Friday, March 13, 2015

Rural counties in the West have highest rates of deaths from exposure to cold, says CDC study

Deaths from exposure to cold are more likely to happen in rural counties in the West than in any other area of the U.S., says a study by the Centers for Disease Control published in the British Medical Journal, Laura Geggel reports for Live Science. The study counted all counties west of the Rocky Mountains as part of the West.

The study found that from 2010 to 2013, about 5,800 people died from exposure to cold, Geggel writes. In rural western counties that equals 20.5 deaths for every 1 million people, compared to 4.5 to 7.8 deaths for every 1 million people in other non-metro areas. In metro areas the rates were 2.9 to 5 deaths for every 1 million people.

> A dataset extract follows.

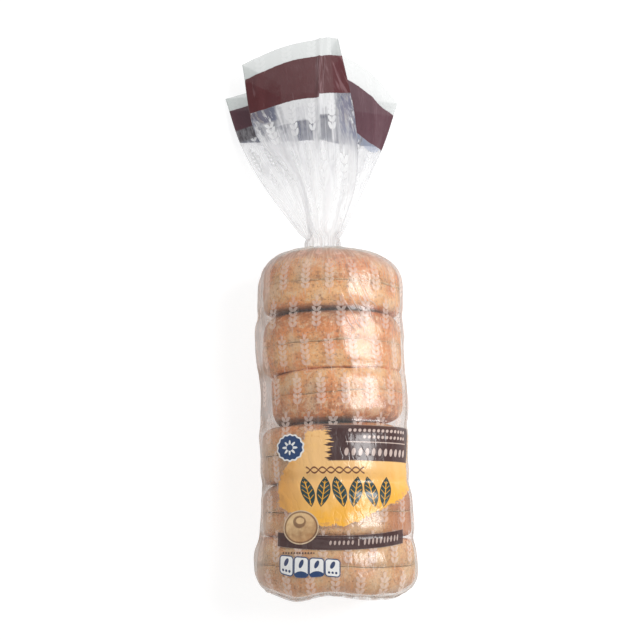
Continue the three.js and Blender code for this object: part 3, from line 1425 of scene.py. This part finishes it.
@dataclass(frozen=True)
class Print:
    """The printed film: clear, with wheat ears, a band at the mouth and a front label."""

    film: Layers
    ear: Ink = (246, 228, 218)
    maroon: Ink = (87, 26, 30)
    slate: Ink = (100, 106, 134)
    yellow: Ink = (255, 184, 44)
    peach: Ink = (248, 198, 132)
    brush: Ink = (62, 30, 30)
    blue: Ink = (8, 58, 108)
    teal: Ink = (10, 54, 58)
    white: Ink = (240, 240, 238)
    cream: Ink = (226, 203, 192)
    brown: Ink = (112, 60, 32)
    # Pale rubbed film: real wear on the band, and along its pleat partly a painted highlight.
    rubbed: Ink = (176, 144, 148)

    def make(self) -> bpy.types.Material:
        """Builds the film's material.

        Returns:
            The material.
        """
        f = self.film
        self.haze()
        self.frost()
        slant = self.creases()
        f.tint(f.strip, (212, 217, 215))
        f.cover += (0.62 - f.g.step(f.u, 44, 60) * 0.3 - f.cover) * f.strip
        self.wheat()
        label = self.patches, self.grains, self.badge, self.disc, self.leaves, self.boxes
        for draw in (self.band,) if f.part is Part.FAN else label:
            draw()
        return self.surface(self.relief(slant))

    def haze(self) -> None:
        """The faint milkiness of the film, stronger where it is slack or gathered."""
        f = self.film
        g, v = f.g, f.v
        f.colour = g.mix(f.fan, (232, 229, 226), (251, 251, 252))
        f.cover = 0.03 + g.step(f.cloud, 0.4, 0.75) * 0.05
        f.cover += f.side * (0.4 + g.step(v, -92, -84) * 0.16)
        f.cover += g.step(f.streaks(0.42, 0.012), 0.5, 0.66) * f.body * 0.11
        f.cover += g.step(v, 8, 34) * f.body * 0.28 + g.step(v, 33, 42) * 0.12
        notches: Value = 0.0
        for seam in BagForm().seams:
            notches = g.step(abs(v - seam), 7.0, 2.0).most(notches)
        f.tint(f.side, (224, 221, 220))
        f.tint(g.step(v, -94, -86) * g.step(v, -52, -60) * f.side, (200, 190, 184))
        f.tint(notches * f.side, (200, 182, 166), 0.2)

    def frost(self) -> None:
        """The fan's milkiness, in panels between its creases."""
        f = self.film
        g, bent = f.g, f.bent
        frost = g.step(f.streaks(0.1, 0.014, 3), 0.36, 0.62) * 0.28 + g.step(f.v, 100, 50) * 0.12
        window = g.noise(g.place(f.u * 0.07 + 1.5, f.v * 0.06), 1.0, 3, 0.6)
        frost += g.step(window, 0.62, 0.46) * g.step(f.away, 96, 64) * 0.24
        panels = g.cells(g.place(f.u * 0.1 + bent, f.v * 0.035 + bent)) - 0.5
        frost += panels * 0.2 + (f.facets - 0.5) * f.crushed * 0.25
        frost += f.veil * 0.5 + f.misty * 0.3
        frost *= 1.0 - g.step(abs(f.u - 4.0), 45, 56) * 0.4
        frost = (frost + 0.1) * (1.0 - f.pane * 0.35) - 0.1
        f.cover = (f.cover + f.fan * frost).least(0.88)

    def creases(self) -> Num:
        """Light and dark creases all over the film: white lines that are partly stress-whitened
        film and partly painted glints, and grey lines that are painted shade in the fan's folds and
        crumples.

        Returns:
            The slanted tension lines, painted white as highlight streaks, which also stand up from
            the film.
        """
        f = self.film
        g, u, v, fan = f.g, f.u, f.v, f.fan
        long = f.thread(f.streaks(0.075, 0.012, rough=0.4, shift=3.0), 0.022, 0.004)
        # Lines where the film gathers at the shoulder, whitened below as painted glints.
        gather = f.thread(f.streaks(0.22, 0.02), 0.05) * g.step(v, 4, 30) * f.body
        fine = f.streaks(0.5, 0.07, 3, 0.6, lean=(0.0, 0.03), shift=f.bent)
        # Slanted lines on the upper bagels, where the key light's glare falls: painted highlight
        # streaks.
        across = u + v * 0.65 + (g.noise(f.flat, 0.06) - 0.5) * 9.0
        slant = g.step((across * 0.95).cos(), 0.45, 0.98)
        slant *= g.step(f.oval(19.0, -8.0, 17.0, 22.0), 1.0, 0.55)
        # White crease lines: partly stress-whitened film, partly painted glints.
        white = (long * (0.25 + fan * 0.25 - f.gathered * 0.2)).most(slant * 0.85)
        white = white.most(gather * 0.6).most(g.step(fine, 0.56, 0.68) * f.crushed * 0.8)
        # Grey lines along the fan's folds: painted shade.
        drawn = f.streaks(0.06, 0.014, shift=f.bent * 0.4 + 7.0)
        drawn = f.thread(drawn, 0.03, 0.004) * fan * (1.0 - f.veil)
        # Painted shade in the crumpled film's hollows near the mouth; its painted highlights are in
        # the white lines above.
        f.tint(g.step(fine, 0.45, 0.33) * f.crushed * 0.45, (168, 170, 182))
        f.tint(drawn * 0.4, (196, 197, 202))
        f.tint(f.between(v, 30, 44, 56, 78), (242, 255, 255))
        f.tint(white, (252, 252, 252))
        f.cover += drawn * 0.1 + white * (0.2 + fan * 0.35) + slant * 0.22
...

While the study didn't offer a reason for the higher rate in the West, a 2014 CDC report suggested "that people have an increased risk of dying from the cold if they live in places with rapid temperature shifts, large shifts in nighttime temperatures or high elevation," Geggel writes. The 2014 study also found that weather-related deaths "are two to seven times higher in low-income counties than in high-income counties, the 2014 study found. Many of the rural counties in the American West have high rates of poverty."

Those most at risk to suffer weather-related deaths are "elderly, infants, men, African Americans and people with pre-existing chronic medical conditions, such as cardiovascular and respiratory illnesses," Geggel writes.